▶ [GIVEN INSTRUCTION]
Check every line of the data below for the string "joints", and copy the ones that hold it.

───── TASK INPUT

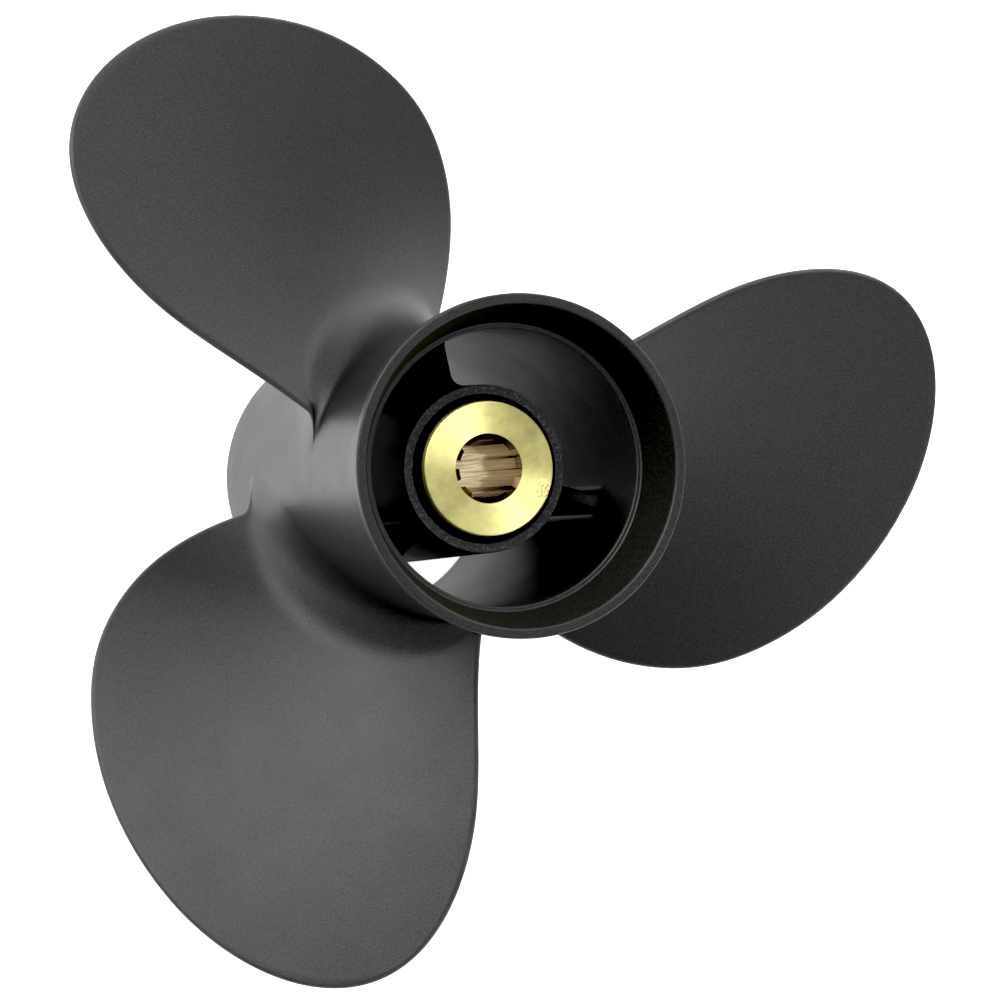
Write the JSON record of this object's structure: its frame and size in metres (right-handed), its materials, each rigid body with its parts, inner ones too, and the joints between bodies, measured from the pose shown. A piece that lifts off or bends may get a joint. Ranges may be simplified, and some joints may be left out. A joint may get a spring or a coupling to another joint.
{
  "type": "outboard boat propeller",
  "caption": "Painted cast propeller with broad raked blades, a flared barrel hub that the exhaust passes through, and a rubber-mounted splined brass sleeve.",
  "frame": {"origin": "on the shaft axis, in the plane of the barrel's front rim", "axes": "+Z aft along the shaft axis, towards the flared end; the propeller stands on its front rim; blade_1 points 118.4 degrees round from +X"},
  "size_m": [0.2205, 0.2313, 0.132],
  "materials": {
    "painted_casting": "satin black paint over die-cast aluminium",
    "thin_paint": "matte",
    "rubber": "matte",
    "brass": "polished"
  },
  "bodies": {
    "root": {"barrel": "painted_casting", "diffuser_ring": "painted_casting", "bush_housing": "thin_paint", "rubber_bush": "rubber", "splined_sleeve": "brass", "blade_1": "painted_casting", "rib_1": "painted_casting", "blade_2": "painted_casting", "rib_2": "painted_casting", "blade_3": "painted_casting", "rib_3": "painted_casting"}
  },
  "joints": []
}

──────────
───── TASK INPUT

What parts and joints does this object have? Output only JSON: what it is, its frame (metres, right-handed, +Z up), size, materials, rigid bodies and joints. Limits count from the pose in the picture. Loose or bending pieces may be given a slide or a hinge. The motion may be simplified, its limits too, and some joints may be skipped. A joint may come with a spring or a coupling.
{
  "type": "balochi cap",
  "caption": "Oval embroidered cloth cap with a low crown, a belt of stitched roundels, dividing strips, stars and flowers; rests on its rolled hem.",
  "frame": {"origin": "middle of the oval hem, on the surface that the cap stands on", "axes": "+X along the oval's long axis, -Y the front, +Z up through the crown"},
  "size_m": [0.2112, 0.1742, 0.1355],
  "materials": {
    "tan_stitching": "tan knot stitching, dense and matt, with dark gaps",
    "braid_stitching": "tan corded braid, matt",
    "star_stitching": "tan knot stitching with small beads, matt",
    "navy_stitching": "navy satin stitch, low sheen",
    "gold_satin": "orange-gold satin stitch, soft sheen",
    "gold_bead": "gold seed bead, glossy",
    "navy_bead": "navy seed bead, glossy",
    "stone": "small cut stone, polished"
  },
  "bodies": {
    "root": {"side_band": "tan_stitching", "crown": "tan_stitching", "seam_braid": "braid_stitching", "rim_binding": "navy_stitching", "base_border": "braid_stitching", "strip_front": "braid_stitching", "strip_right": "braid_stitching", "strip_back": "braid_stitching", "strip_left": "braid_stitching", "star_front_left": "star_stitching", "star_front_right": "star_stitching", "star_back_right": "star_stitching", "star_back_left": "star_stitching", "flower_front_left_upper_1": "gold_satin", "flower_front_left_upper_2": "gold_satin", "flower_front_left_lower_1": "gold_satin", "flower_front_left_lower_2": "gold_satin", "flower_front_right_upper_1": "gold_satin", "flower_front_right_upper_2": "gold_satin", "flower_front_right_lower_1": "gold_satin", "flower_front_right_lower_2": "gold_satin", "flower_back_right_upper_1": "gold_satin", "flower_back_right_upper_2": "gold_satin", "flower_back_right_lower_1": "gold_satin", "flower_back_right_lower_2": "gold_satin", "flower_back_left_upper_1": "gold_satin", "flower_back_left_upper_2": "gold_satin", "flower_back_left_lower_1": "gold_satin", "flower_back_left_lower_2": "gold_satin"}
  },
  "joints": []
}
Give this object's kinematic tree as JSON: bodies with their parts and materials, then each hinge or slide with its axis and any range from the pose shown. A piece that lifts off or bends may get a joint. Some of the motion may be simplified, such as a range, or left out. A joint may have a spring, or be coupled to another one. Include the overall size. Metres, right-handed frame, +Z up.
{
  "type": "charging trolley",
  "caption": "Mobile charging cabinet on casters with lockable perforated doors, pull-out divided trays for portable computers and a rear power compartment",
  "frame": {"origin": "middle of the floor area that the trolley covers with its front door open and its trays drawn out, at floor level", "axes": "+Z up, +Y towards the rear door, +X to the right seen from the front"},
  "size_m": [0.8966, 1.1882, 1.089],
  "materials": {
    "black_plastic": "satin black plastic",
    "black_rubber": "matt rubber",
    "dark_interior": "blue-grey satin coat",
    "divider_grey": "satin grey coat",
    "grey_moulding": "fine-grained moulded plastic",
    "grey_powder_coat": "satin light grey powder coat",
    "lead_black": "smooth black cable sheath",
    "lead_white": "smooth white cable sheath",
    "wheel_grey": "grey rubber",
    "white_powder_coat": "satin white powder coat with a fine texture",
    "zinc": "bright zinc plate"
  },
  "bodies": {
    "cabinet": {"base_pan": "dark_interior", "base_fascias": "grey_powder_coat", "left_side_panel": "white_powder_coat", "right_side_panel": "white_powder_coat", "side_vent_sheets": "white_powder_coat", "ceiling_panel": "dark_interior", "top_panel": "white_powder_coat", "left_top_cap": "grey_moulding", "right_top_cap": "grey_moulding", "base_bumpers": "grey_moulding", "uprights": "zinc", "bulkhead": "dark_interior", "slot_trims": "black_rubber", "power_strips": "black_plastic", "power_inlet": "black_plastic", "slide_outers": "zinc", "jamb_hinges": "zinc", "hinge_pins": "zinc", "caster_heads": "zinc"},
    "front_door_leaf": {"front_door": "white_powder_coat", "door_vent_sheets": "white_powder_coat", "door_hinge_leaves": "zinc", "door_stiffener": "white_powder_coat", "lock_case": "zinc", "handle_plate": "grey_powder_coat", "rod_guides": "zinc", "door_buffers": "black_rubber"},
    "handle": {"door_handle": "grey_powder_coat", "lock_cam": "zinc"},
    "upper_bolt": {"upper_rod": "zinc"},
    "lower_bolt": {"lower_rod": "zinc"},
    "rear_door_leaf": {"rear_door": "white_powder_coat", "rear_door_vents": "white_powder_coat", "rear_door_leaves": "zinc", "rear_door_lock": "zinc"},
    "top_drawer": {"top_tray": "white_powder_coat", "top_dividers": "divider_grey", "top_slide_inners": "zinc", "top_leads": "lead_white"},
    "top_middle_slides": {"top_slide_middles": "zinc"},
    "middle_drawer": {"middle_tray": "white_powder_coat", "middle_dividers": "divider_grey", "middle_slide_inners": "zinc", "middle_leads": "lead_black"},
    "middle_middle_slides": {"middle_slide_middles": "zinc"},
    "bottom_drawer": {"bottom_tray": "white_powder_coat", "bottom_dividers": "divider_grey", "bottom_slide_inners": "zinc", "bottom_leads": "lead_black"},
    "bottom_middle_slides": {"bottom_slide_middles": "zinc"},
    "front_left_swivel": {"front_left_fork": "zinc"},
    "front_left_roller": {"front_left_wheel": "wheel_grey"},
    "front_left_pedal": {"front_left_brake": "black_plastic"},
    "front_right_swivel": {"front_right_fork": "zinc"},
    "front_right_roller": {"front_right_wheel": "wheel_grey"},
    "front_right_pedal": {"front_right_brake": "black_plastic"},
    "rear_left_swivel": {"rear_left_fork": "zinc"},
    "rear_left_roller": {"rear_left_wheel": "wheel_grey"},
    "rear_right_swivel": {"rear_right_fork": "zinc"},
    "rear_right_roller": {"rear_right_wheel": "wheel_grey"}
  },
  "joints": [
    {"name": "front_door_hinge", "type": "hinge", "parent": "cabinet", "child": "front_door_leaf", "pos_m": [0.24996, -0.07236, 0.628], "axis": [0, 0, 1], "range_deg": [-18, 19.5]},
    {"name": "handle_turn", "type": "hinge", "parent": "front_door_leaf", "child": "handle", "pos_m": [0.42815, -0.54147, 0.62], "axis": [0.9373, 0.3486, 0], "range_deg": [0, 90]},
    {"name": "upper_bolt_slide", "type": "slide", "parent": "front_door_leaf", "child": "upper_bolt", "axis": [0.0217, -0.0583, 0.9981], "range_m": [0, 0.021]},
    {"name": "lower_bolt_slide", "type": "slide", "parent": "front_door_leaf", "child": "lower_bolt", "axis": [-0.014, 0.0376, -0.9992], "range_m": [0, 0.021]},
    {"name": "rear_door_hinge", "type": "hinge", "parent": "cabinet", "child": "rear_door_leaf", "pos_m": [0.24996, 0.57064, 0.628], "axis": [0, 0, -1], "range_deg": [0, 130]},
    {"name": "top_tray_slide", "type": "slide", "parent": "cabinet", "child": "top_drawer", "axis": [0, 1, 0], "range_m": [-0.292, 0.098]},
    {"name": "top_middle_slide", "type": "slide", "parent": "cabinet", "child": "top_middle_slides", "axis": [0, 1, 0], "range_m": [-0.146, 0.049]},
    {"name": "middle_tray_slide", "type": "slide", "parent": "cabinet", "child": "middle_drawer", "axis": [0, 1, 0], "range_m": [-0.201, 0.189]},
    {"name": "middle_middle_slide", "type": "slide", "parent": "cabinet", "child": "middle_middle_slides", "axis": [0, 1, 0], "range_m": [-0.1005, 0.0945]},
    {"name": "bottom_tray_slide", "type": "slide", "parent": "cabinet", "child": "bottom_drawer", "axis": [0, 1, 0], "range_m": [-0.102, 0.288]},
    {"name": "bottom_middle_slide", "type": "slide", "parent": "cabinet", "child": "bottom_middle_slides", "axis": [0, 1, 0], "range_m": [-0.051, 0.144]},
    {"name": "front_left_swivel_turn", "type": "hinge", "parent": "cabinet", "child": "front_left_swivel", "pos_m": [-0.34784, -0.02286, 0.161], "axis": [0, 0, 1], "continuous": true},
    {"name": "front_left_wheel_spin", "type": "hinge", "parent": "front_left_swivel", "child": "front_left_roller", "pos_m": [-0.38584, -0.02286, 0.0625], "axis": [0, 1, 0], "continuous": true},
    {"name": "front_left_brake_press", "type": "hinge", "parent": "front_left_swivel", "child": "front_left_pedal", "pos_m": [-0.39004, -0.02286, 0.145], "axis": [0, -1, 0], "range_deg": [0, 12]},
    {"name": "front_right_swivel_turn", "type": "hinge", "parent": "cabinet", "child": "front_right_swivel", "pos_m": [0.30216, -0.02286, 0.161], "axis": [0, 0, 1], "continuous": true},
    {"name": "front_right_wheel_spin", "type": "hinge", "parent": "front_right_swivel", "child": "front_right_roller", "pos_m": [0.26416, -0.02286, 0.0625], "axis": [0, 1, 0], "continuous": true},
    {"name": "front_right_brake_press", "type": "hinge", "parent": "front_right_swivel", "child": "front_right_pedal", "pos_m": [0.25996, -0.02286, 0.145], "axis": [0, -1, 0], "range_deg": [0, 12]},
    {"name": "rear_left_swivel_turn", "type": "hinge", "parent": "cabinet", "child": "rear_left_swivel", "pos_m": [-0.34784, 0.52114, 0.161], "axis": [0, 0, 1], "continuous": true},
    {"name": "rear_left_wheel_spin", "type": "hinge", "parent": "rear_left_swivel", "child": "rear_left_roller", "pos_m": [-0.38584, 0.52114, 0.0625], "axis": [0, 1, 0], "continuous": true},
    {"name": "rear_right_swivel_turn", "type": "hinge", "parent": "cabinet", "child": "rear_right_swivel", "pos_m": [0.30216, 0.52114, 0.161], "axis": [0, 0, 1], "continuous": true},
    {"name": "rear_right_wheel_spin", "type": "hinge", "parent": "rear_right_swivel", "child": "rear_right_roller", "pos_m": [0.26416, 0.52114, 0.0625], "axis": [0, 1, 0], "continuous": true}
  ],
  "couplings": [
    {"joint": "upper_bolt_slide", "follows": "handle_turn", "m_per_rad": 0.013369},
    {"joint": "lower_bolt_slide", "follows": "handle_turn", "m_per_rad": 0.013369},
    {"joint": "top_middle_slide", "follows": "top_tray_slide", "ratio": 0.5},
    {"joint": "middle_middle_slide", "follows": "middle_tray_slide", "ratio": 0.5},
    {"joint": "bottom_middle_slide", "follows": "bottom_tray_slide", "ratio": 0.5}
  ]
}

──────────

▶ [COMPLETE RESPONSE]
Write the JSON record of this object's structure: its frame and size in metres (right-handed), its materials, each rigid body with its parts, inner ones too, and the joints between bodies, measured from the pose shown. A piece that lifts off or bends may get a joint. Ranges may be simplified, and some joints may be left out. A joint may get a spring or a coupling to another joint.
  "joints": []
What parts and joints does this object have? Output only JSON: what it is, its frame (metres, right-handed, +Z up), size, materials, rigid bodies and joints. Limits count from the pose in the picture. Loose or bending pieces may be given a slide or a hinge. The motion may be simplified, its limits too, and some joints may be skipped. A joint may come with a spring or a coupling.
  "joints": []
  "joints": [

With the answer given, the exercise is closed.